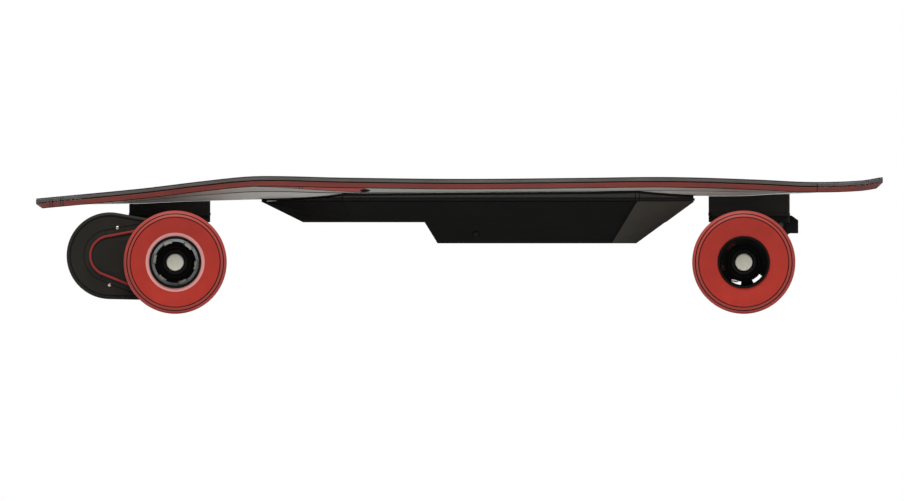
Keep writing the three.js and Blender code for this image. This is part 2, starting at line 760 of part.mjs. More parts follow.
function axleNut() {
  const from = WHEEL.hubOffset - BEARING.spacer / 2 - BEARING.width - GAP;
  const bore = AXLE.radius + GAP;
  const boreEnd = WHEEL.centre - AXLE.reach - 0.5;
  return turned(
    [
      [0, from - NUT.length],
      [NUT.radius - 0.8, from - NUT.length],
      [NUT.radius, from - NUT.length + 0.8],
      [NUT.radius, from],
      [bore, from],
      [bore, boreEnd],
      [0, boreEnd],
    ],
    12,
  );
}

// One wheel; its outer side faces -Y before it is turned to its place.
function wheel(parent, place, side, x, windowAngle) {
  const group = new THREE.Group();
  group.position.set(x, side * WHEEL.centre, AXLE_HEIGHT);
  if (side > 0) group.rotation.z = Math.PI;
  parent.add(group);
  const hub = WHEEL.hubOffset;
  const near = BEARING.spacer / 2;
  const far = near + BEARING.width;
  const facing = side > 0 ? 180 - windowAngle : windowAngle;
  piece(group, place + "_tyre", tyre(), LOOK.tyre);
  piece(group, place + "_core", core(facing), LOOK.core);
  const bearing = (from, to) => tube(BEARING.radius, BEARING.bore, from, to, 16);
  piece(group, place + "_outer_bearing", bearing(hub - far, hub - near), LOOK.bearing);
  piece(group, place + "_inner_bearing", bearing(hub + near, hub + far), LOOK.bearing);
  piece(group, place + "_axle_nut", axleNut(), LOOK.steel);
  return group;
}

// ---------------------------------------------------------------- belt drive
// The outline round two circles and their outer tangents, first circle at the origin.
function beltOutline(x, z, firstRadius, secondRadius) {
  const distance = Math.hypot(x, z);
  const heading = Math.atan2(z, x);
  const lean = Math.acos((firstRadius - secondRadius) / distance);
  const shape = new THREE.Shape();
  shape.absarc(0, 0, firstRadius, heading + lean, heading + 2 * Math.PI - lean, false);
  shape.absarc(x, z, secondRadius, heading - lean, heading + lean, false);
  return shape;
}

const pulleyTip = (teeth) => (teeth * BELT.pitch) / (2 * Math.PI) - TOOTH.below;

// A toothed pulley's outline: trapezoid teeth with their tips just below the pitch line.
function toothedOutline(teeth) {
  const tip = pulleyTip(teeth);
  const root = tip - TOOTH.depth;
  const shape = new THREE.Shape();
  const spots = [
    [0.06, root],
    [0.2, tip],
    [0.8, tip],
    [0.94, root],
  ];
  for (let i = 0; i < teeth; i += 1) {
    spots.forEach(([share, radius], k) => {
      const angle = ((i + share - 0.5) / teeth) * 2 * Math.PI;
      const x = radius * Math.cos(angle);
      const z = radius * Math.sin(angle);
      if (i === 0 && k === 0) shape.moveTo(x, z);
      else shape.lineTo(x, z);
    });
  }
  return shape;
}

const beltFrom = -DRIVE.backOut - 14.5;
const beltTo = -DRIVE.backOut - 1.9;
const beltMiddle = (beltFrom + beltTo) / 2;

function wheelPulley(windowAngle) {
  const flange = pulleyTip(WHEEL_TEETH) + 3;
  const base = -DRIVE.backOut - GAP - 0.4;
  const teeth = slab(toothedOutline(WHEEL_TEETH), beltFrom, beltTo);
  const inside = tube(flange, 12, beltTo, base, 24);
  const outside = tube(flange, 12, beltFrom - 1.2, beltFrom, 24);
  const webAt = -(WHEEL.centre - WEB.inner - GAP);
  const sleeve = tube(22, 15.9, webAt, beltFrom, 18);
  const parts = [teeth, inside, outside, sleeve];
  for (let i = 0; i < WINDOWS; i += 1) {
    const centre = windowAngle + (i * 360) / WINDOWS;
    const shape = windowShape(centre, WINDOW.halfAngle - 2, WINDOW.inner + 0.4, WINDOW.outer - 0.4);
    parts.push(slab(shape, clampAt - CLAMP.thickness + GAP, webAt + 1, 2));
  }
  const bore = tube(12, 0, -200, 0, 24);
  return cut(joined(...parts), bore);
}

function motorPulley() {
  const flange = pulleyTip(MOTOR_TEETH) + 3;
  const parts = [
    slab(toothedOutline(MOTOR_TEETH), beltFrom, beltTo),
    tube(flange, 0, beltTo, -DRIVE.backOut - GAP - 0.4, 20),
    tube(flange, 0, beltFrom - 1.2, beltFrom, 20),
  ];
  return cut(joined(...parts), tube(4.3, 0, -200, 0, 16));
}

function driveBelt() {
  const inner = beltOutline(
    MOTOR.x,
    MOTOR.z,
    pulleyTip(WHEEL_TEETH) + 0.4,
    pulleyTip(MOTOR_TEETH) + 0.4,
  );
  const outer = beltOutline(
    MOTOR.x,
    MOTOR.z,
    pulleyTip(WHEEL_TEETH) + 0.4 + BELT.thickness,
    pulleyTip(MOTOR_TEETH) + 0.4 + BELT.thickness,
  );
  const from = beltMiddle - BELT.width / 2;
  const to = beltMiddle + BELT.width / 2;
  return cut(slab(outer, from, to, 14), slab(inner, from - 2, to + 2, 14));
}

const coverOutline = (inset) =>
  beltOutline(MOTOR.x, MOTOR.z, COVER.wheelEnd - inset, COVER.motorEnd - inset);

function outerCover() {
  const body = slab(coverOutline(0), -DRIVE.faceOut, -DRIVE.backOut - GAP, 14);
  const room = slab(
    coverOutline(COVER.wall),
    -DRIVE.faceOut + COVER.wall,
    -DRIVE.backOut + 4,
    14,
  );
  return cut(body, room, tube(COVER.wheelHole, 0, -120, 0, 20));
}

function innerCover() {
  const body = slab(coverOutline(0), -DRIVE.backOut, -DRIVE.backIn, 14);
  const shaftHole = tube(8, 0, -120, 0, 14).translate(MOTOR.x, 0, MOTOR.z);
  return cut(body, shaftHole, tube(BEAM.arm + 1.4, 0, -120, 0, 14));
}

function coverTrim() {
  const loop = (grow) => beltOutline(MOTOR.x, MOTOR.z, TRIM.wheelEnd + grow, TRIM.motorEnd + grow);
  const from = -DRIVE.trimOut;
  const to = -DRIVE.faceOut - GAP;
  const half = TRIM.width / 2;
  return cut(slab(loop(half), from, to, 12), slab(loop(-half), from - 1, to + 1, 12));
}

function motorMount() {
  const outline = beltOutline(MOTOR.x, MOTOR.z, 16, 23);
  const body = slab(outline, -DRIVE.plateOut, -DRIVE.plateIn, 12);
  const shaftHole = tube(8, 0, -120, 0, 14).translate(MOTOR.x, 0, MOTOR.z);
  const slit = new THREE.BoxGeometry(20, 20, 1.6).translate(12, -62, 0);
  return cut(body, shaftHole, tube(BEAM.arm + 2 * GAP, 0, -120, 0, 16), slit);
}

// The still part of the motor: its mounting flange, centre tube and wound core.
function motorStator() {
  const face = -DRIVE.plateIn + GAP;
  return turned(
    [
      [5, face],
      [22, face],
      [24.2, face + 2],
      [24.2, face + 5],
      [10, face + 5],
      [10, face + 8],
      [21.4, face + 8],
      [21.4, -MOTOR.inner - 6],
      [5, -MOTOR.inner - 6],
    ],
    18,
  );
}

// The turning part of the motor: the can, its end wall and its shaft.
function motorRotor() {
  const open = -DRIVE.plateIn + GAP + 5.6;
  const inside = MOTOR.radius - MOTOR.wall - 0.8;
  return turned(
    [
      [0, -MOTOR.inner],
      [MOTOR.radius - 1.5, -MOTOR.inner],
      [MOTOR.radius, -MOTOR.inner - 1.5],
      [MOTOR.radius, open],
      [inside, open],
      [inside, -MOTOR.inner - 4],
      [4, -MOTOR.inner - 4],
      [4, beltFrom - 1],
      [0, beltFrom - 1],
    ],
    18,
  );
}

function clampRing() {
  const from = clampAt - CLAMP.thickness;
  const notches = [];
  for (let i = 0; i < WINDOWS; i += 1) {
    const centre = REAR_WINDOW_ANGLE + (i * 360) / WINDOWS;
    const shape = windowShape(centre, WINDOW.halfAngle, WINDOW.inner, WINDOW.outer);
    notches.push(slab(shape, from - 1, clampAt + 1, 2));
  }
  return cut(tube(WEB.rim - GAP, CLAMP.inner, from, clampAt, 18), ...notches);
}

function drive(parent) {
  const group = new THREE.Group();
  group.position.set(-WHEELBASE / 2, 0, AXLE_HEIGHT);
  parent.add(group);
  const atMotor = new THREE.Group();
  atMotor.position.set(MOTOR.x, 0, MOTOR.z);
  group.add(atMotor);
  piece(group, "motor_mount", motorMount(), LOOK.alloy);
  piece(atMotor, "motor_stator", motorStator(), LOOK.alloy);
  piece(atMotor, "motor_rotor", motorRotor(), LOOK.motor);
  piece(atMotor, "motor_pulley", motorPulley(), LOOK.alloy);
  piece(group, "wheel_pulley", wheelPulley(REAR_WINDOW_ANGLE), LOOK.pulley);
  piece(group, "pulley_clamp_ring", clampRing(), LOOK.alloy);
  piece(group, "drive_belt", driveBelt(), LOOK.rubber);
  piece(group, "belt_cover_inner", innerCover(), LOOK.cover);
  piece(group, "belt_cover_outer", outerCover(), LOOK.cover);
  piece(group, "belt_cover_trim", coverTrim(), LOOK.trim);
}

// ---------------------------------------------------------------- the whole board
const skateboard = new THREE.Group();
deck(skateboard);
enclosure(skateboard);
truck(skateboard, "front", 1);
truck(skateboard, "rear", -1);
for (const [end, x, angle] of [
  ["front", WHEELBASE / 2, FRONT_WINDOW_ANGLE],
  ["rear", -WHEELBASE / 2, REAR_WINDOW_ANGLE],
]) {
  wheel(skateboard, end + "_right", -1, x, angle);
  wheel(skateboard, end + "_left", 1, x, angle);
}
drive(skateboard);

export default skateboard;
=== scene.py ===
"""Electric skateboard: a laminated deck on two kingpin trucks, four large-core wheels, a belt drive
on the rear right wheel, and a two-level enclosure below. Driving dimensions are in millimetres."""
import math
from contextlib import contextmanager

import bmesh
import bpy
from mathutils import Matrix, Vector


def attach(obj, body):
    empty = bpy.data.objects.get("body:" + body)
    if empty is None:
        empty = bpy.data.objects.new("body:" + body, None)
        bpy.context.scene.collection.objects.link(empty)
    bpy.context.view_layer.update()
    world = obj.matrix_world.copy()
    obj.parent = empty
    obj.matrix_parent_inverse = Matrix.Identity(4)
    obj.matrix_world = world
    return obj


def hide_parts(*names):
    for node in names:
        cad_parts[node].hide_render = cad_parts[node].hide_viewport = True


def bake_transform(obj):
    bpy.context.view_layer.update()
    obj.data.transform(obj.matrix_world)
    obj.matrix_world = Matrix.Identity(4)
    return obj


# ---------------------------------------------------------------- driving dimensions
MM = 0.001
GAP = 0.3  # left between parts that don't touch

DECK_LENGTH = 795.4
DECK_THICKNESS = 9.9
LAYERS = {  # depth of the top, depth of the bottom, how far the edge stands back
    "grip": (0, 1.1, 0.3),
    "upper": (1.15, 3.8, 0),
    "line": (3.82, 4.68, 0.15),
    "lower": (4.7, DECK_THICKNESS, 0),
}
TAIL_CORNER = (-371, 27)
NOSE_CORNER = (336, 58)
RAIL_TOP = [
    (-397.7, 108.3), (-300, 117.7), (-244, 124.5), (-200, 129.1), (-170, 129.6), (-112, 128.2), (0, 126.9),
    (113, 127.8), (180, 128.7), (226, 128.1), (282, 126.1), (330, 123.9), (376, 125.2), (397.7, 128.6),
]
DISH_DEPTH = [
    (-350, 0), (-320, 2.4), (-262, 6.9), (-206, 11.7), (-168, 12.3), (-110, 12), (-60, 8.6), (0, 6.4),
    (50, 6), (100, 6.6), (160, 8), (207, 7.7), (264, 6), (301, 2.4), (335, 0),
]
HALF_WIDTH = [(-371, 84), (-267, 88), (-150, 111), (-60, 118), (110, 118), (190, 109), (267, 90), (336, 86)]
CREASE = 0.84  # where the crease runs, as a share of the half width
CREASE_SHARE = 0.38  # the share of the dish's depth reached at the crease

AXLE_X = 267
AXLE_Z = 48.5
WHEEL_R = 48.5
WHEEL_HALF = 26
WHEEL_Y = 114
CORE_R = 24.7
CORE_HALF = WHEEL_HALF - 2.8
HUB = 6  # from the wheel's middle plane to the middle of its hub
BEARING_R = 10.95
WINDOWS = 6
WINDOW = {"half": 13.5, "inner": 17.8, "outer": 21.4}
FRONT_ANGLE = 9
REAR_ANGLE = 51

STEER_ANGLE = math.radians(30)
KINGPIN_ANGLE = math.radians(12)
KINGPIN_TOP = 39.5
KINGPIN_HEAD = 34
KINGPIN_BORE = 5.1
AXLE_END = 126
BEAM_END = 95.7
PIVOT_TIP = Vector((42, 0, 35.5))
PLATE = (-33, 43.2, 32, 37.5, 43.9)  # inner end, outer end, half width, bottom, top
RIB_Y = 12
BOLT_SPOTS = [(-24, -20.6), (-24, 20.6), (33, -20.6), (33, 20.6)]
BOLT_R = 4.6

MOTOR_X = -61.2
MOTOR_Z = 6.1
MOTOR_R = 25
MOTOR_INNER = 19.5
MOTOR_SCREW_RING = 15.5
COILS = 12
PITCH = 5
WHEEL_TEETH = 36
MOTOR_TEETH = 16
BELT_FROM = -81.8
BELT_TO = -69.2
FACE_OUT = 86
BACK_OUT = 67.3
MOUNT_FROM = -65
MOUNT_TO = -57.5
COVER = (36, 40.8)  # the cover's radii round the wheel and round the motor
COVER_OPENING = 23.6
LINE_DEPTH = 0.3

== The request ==
Reproduce exactly, and only, the lines from the one that contains "if empty is" down to the one that contains "that don't touch", both ends included.

== Task answer ==
    if empty is None:
        empty = bpy.data.objects.new("body:" + body, None)
        bpy.context.scene.collection.objects.link(empty)
    bpy.context.view_layer.update()
    world = obj.matrix_world.copy()
    obj.parent = empty
    obj.matrix_parent_inverse = Matrix.Identity(4)
    obj.matrix_world = world
    return obj


def hide_parts(*names):
    for node in names:
        cad_parts[node].hide_render = cad_parts[node].hide_viewport = True


def bake_transform(obj):
    bpy.context.view_layer.update()
    obj.data.transform(obj.matrix_world)
    obj.matrix_world = Matrix.Identity(4)
    return obj


# ---------------------------------------------------------------- driving dimensions
MM = 0.001
GAP = 0.3  # left between parts that don't touch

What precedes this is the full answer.